Со второго класса увлекся чтением книг. Читал все, что попадало под руку. В основном это были исторические очерки, изданные Сытиным в конце XIX века для народного чтения. Помню до сих пор книги: «Брат на брата» о междоусобных войнах русских князей, о Дмитрии Донском и Мамаевом побоище, о святом Евстафии Плакиде – римском военачальнике, принявшем христианское вероисповедание, за это его отдали на растерзание львам. Книги мне давал Шурка Лясников, они валялись на чердаке их дома.
В третьем классе нашим учителем стал Алексей Федорович Большаков, только что окончивший педагогическое училище. Сразу разрушилась стена отчуждения между учителем и учениками, постепенно пробудился интерес к учебе, знаниям и книгам. Кроме уроков в классе он знакомил нас с окружающим миром. Организовывал экскурсии на стекольный завод, походы в лес, рядом с котором мы жили и росли, но мало что о нем знали. Спланировал поездку на только что построенную гидроэлектростанцию, но она не состоялась – не было денег на билеты.

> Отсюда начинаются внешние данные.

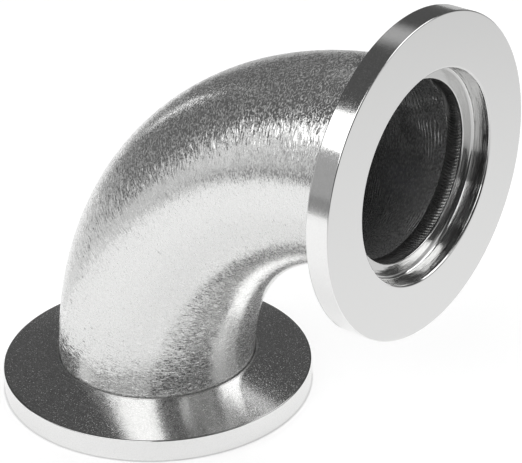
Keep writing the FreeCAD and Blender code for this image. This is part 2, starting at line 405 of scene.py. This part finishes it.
def flange_steel(finish, sizes):
    """Turned steel: fine rings about the axis, bright on the rim with the least of a grain, lapped on the
    sealing face, left plain and darker in the counterbore, and blasted with a fine grain on the clamp cone.
    The rim's edge next to the cone is darker, and the crease where the cone meets the tube is painted
    shade.

    In lined, x and y go round at one radius, and z grows both outward and along the axis, so that the rings
    show on flats and on walls alike.
    """
    material, graph, place = new_steel("flange_steel")
    outward, direction = graph.about_axis(place)
    axial = graph.parts(place)[2]
    lined = graph.moved_along(graph.scaled(direction, 15 * MM), outward + axial * 1.3)
    recess, edge, width = sizes.recess_radius, sizes.rim_radius, sizes.rim_width
    tube, seat = sizes.tube_radius, sizes.seat_depth
    below_face = axial.ramp(0.02 * MM, 0.1 * MM)
    cone = axial.ramp(width, width + 0.1 * MM) * outward.ramp(tube - 0.2 * MM, tube)
    port = outward.ramp(recess + 0.25 * MM, recess + 0.1 * MM) * below_face
    face = outward.ramp(recess + 0.05 * MM, recess + 0.2 * MM) * (1 - below_face)
    wall = outward.ramp(recess - 0.1 * MM, recess - 0.02 * MM) * port
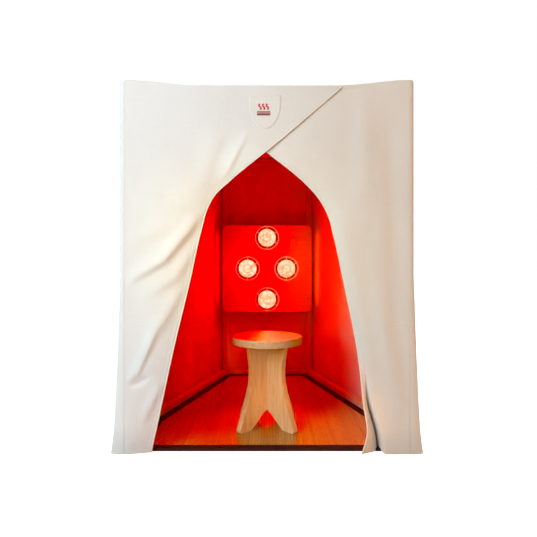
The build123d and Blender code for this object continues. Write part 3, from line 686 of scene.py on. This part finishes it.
def sheet_grid(across, side, edge):
    """Fractions across, and X and Z, of a front sheet's grid before it meets the roof."""
    t, v = np.meshgrid(across, np.linspace(0, 1, int(ROOF_Z / CELL)))
    z = HEM_Z + v * (ROOF_Z - ROLL - HEM_Z)
    x = side * SEAM_X + t * (edge(z) - side * SEAM_X)
    return t, x, z


def to_roof(x, z):
    """Heights with the topmost rows drawn up to the roof's edge."""
    share = (z - HEM_Z) / (ROOF_Z - ROLL - HEM_Z)
    return z + (roof_height(x, FRONT_Y) - ROOF_Z) * smoothstep(0.92, 1.0, share)


def left_sheet_points():
    """Grid of the left front sheet, from its seam at the corner post to its free edge."""
    hem = 1 - 0.034 / 0.55
    across = np.concatenate([np.linspace(0, hem, 88, endpoint=False), np.linspace(hem, 1, 10)])
    _, x, z = sheet_grid(across, -1, LEFT_EDGE)
    gap = edge_gap(x, z, LEFT_EDGE)
    out = front_relief(x, z, LEFT_FOLDS, LEFT_SEED) + hem_relief(gap)
    out -= EDGE_CURL * np.clip(1 - gap / 0.13, 0, 1) ** 2 * smoothstep(1.28, 1.08, z)
    return np.stack([x, FRONT_Y - FACE_OUT - out, to_roof(x, z)], axis=-1)


PLEAT_TOP, PLEAT_DEPTH, PLEAT_TUCK = 0.350, 0.085, 0.019
PLEAT_EDGE = smooth_curve([
    (0.36, 0.410), (0.336, 0.418), (0.231, 0.444), (0.147, 0.467), (0.063, 0.491), (HEM_Z, 0.499),
])


def right_sheet_points():
    """Grid of the right front sheet; low down its free edge is folded back into a deep pleat."""
    turn_at, deep_at = 0.80, 0.90
    across = np.concatenate([
        np.linspace(0, turn_at, 64, endpoint=False),
        np.linspace(turn_at, deep_at, 12, endpoint=False),
        np.linspace(deep_at, 1, 16),
    ])
    t, x, z = sheet_grid(across, 1, RIGHT_EDGE)
    free = RIGHT_EDGE(z)
    top_z = to_roof(x, z)
    gap = edge_gap(x, z, RIGHT_EDGE)
    layer = UNDER_Y + (FRONT_Y - UNDER_Y) * smoothstep(1.25, 1.05, z)
    layer = layer + (FRONT_Y - layer) * smoothstep(0.33, 0.45, x)
    out = front_relief(x, z, RIGHT_FOLDS, RIGHT_SEED) * smoothstep(-0.1, 0.35, x) + hem_relief(gap)
    curl = smoothstep(1.26, 1.05, z) * smoothstep(0.30, 0.55, z)
    out = out - EDGE_CURL * np.clip(1 - gap / 0.075, 0, 1) ** 2 * curl
    y = layer - out
    turned = smoothstep(PLEAT_TOP, 0.12, z)
    fold_x = PLEAT_EDGE(z)
    outer_x = SEAM_X + t / turn_at * (fold_x - SEAM_X)
    back_t = (t - turn_at) / (deep_at - turn_at)
    fore_t = (t - deep_at) / (1 - deep_at)
    deep_x = fold_x - PLEAT_TUCK
    back_x = fold_x + back_t * (deep_x - fold_x)
    fore_x = deep_x + fore_t * (free - deep_x)
    pleat_x = np.select([t < turn_at, t < deep_at], [outer_x, back_x], fore_x)
    rise = np.interp(fore_t, [0, 0.10, 0.22, 0.40, 0.70, 1.0], [1.0, 0.62, 0.42, 0.30, 0.16, 0.04])
    bend = np.where(t < deep_at, smoothstep(0, 1, back_t), rise)
    x = x + turned * (pleat_x - x)
    return np.stack([x, y + PLEAT_DEPTH * turned * bend, top_z], axis=-1)


def cloth_map(points):
    """Distances along and up the cloth, in metres, for every grid point."""
    steps = np.linalg.norm(np.diff(points, axis=1), axis=-1)
    along = np.concatenate([np.zeros((len(points), 1)), np.cumsum(steps, axis=1)], axis=1)
    return np.stack([along, points[..., 2]], axis=-1)


def edge_tape(name, points, width=0.0042, height=0.0030):
    """The thick turned edge along a sheet's free side, as a flattened tube."""
    line = points[:, -1]
    inner = unit(points[:, -3] - line)
    over = unit(np.cross(np.gradient(line, axis=0), inner))
    return tube(name, line + inner * width * 0.6, inner * width, over * height)


def stitches(name, line, normal, length=0.0042, gap=0.0030, half=0.00055):
    """A row of small raised stitches along a line that lies on the cloth."""
    travelled = travel(line)
    starts = np.arange(0, travelled[-1] - length, length + gap)
    tails, heads = (sample(line, travelled, at) for at in (starts, starts + length))
    ups = sample(normal, travelled, starts + length / 2)
    sides = np.cross(unit(heads - tails), ups)
    corners = 6
    vertices, faces = [], []
    for tail, head, up, side in zip(tails, heads, ups, sides):
        faces += prism_faces(len(vertices), corners, 3, flipped=True)
        for middle, swell in ((tail, 0.35), ((tail + head) / 2, 1.0), (head, 0.35)):
            for corner in range(corners):
                angle = math.tau * corner / corners
                offset = side * math.cos(angle) + up * (math.sin(angle) + 0.5)
                vertices.append(tuple(middle + offset * half * swell))
    piece = mesh_object(name, vertices, faces)
    piece.data.shade_smooth()
    return piece


def grid_normals(points):
    """Unit normals of a grid whose columns run anticlockwise in plan."""
    return unit(np.cross(np.gradient(points, axis=1), np.gradient(points, axis=0)))


def front_sheet(side, points, stitch_column, replaced):
    """Finishes one front sheet with its edge tape and hem stitching."""
    sheet = thicken(grid_piece(f"{side}_front_sheet", points, cloth_map(points)))
    dress(sheet, "canvas", replaces=replaced)
    tape = dress(edge_tape(f"{side}_edge_tape", points), "hem")
    normal = grid_normals(points)[:, stitch_column]
    normal = np.where(normal[:, 1:2] > 0, -normal, normal)
    line = points[:, stitch_column] + normal * CLOTH / 2
    seam = dress(stitches(f"{side}_hem_stitching", line, normal), "thread")
    for piece in (sheet, tape, seam):
        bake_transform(piece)


front_sheet("left", left_sheet_points(), -4, ("left_flap_header", "left_flap"))
front_sheet("right", right_sheet_points(), -5, ("right_flap_header", "right_flap"))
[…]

Жил учитель один в доме рядом со школой. В зимние вечера иногда приглашал учеников к себе. При свете керосиновой лампы читал нам повести Гоголя, стихи Некрасова, позволял рассматривать и читать все, что находилось в его комнате. Был он человеком большого ума и трудной судьбы. Я нашел его через сорок лет, в 1965 году, в Москве. Он рассказал, что после работы в нашей школе окончил институт. Преподавал. В 1936 году его арестовали, как английского шпиона. Отбыл заключение, был реабилитирован. С началом войны призвали в армию и отправили в строительный батальон рядовым, как не заслуживающего доверия. После войны преподавал, заведовал кафедрой в институте почв, защитил докторскую диссертацию. До войны женился на донской казачке, сохранившей ему верность на всю жизнь. Много в моей жизни было учителей, преподавателей, воспитателей, командиров и начальников, но ни один из них не повлиял на мою судьбу так, как Алексей Федорович Большаков.